Mariupol, one of Putin’s main targets in Ukraine, once sheltered a great yeshiva

Mariupol has a rich and often tragic Jewish history, shaped by conflict and the efforts of previous generations to preserve their lives, faith and culture.

 Since the 1990s, when its roof collapsed under heavy snow, all that remains of the The Choral Synagogue in Mariupol, Ukraine, is the brick facade and foundations.  (photo credit: VIA WIKIMEDIA COMMONS)
Since the 1990s, when its roof collapsed under heavy snow, all that remains of the The Choral Synagogue in Mariupol, Ukraine, is the brick facade and foundations.
(photo credit: VIA WIKIMEDIA COMMONS)

Barring a miracle, Mariupol, the beleaguered industrial center in eastern Ukraine, may henceforth be known only as the city that bore the brunt of Vladimir Putin’s unprovoked assault on Ukraine’s independence and its people.

But the city also has a rich and often tragic Jewish history, shaped by conflict and the efforts of previous generations to preserve their lives, faith and culture in the face of brutality.

One such story starts at the beginning of the 20th century, not in Ukraine but in Lithuania.

Perched on the western edge of the Russian Empire, the Lithuanian town of Panevezys (pronounced Ponevezh or Ponevich) was home to some 7,000 Jews, roughly half the total population. The town boasted few amenities, but chief among them was the yeshiva established in 1909 by Liba Miriam Gavronskii, widowed daughter of the wealthy tea magnate Kalonymus Wissotsky. Rabbi Yitshak Yaakov Rabinovich (known as Reb Itsele Ponevezher, 1854-1919) was its first head, or rosh yeshiva. 

 Rabbi Yosef Shlomo Kahaneman, second rosh yeshiva of the Ponevezh Yeshiva.  (credit: NATIONAL LIBRARY OF ISRAEL)
Rabbi Yosef Shlomo Kahaneman, second rosh yeshiva of the Ponevezh Yeshiva. (credit: NATIONAL LIBRARY OF ISRAEL)

The yeshiva flourished, but it faced an early threat to its existence with the outbreak of World War I. Seeking to undermine the Russian war effort, the Germans directed a Yiddish-language proclamation to the Jews of the Russian Empire, promising them full emancipation and equal rights once the Romanov dynasty was toppled. Already distrustful of his large Jewish population, the notoriously antisemitic Tsar Nicholas II ordered a brutal expulsion of Jews from the borderlands region to the interior of the Russian Empire.
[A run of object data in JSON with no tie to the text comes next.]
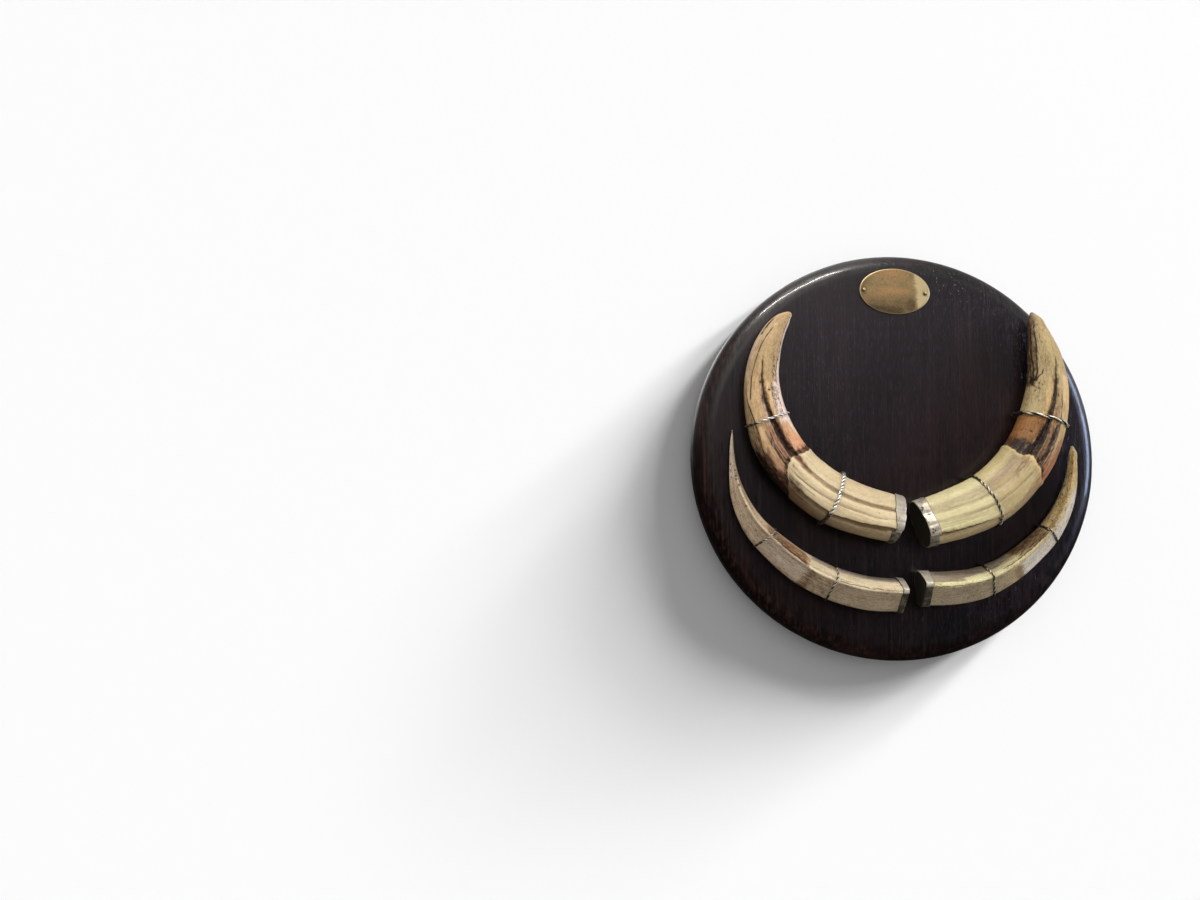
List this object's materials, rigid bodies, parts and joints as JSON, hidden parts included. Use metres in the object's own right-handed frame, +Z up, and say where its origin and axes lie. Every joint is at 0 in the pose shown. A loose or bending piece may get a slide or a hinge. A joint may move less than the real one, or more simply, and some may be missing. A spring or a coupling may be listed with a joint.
{
  "type": "warthog tusk wall plaque",
  "caption": "Round dark wooden wall plaque with wired-on warthog tusks in silver caps and an oval brass name plate left blank.",
  "frame": {"origin": "centre of the board's flat back", "axes": "+Z up as the plaque hangs, -Y out of the wall towards the viewer, +X to the viewer's right; the board's back lies on the plane Y = 0"},
  "size_m": [0.36, 0.069, 0.36],
  "materials": {
    "dark_wood": "near-black stained and waxed hardwood, satin, with a fine upright grain and a worn reddish-brown edge",
    "ivory": "bare tooth: satin cream ivory with fine lengthwise grain, stained orange-brown to black below the gum line",
    "silver": "thin old silver sheet, worn bright with dark tarnish",
    "silver_wire": "dull tarnished silver wire",
    "brass": "aged brass with a mottled brown patina"
  },
  "bodies": {
    "root": {"board": "dark_wood", "tusk_upper_left": "ivory", "tusk_upper_right": "ivory", "tusk_lower_left": "ivory", "tusk_lower_right": "ivory", "cap_upper_left": "silver", "cap_upper_right": "silver", "cap_lower_left": "silver", "cap_lower_right": "silver", "wire_upper_left_middle": "silver_wire", "wire_upper_left_base": "silver_wire", "wire_upper_right_middle": "silver_wire", "wire_upper_right_base": "silver_wire", "wire_lower_left_middle": "silver_wire", "wire_lower_left_base": "silver_wire", "wire_lower_right_middle": "silver_wire", "wire_lower_right_base": "silver_wire", "name_plate": "brass", "plate_pin_left": "brass", "plate_pin_right": "brass"}
  },
  "joints": []
}
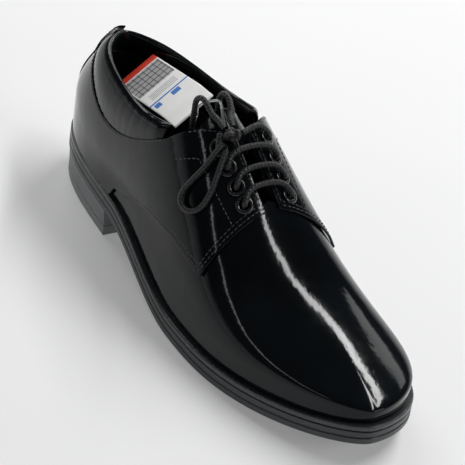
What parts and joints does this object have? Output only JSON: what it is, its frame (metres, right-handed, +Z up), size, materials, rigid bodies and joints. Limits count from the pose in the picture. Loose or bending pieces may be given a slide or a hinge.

The Yeshiva of Ponevezh was forced to relocate, first to Ludza in nearby Latvia, and then once again to Mariupol. Before returning to reestablish itself in independent Lithuania in 1919, the yeshiva would spend the remainder of the war years in Mariupol. 

Why Mariupol? The great distance from the front lines certainly factored in the thinking of the rosh yeshiva, but Mariupol had developed a reputation as a haven for Jewish settlement. In 1791, the port city was added to the Pale of Settlement, the region of the Russian Empire designated for Jews. By 1847 just over a hundred Jews had established homes in Mariupol, participating in the Black Sea trade. It became a destination for Jews looking for economic opportunity and those fleeing the overcrowded regions of Lithuania and Belarus. By the end of the 19th century, the city was home to over 5,000 Jews, constituting 16% of the population; the 1926 census records 7,332 Jews in Mariupol, or 18% of the city. 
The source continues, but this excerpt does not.